Although much local color and innumerable photographs from the inevitable introduction of any distinguished visitor to this country, there is about such a man as Clemenceau something which no mere description of "beetling eyebrows" can give. To a few it is granted to see and hear him and they may find it for themselves; the rest must be content with accounts of speeches and ineffectual summaries of the message which an old and fiery statesman has brought with him to this country.

He comes frankly because ugly words spoken about his France had reached his quiet seashore retreat; and his mission, "which is a mission from no one and a journey with no personal end" is an effort to reunite France and America against a peril greater than that of war.
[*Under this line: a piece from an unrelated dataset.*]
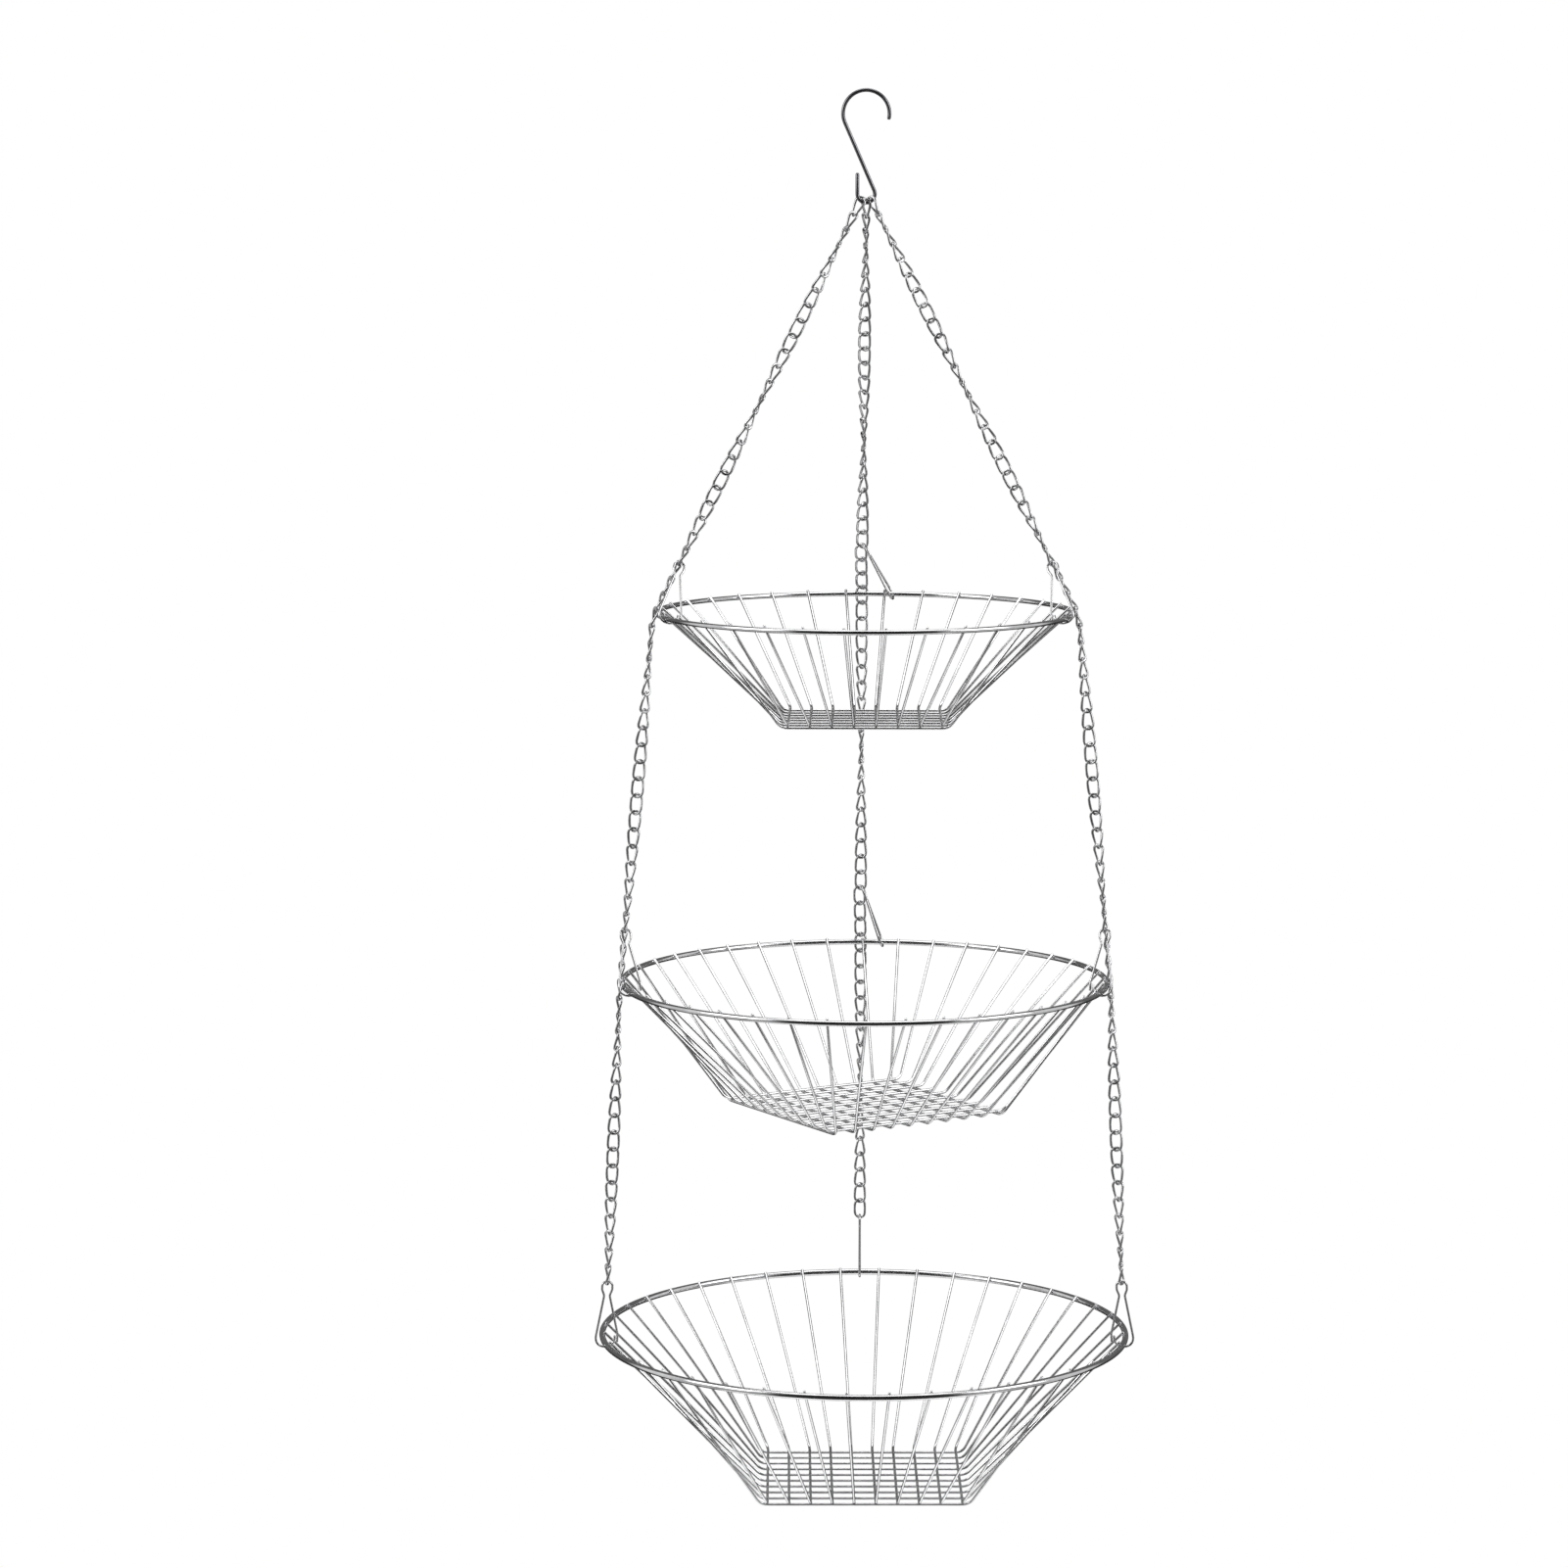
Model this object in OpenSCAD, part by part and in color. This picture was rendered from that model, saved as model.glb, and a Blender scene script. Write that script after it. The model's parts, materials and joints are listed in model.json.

Between them "there has existed one of the greatest romances". The French helped America in her first war as a nation; America is now said to have saved France. To some this means that the books are balanced and closed; but it is not "the Tiger's" intention that they should be so. "I came here to preserve the friendship of America for France as France extends the friendship to America."

To most Americans the possibility of another war seems no more than a bad dream of some dyspeptic scare-mongers. To the French it seems the most likely and the least desirable of future events. Clemenceau himself has seen two invasions of la patrie and has seen German signatures in the waste basket "because of necessity". "If a man fails to back his check would you bankers trust him for another?" Undoubtedly not; yet some still say the French are imperialistic because they mistrust Germany; and that the pessimistic warning of another Junker monarchy is absurd. The answer is "we have seen it and we know". America cannot say the same.

Behind all this is the belief that America cannot remain aloof. That is what all Europe is trying, apparently in vain, to convey to us. They believe that European miseries must have some effect on American prosperity; that America cannot sit back and call "pay up", just because a few thousand miles of Atlantic isolates her. They demand "no sacrifice save that we keep among the nations of the world the great place we have taken."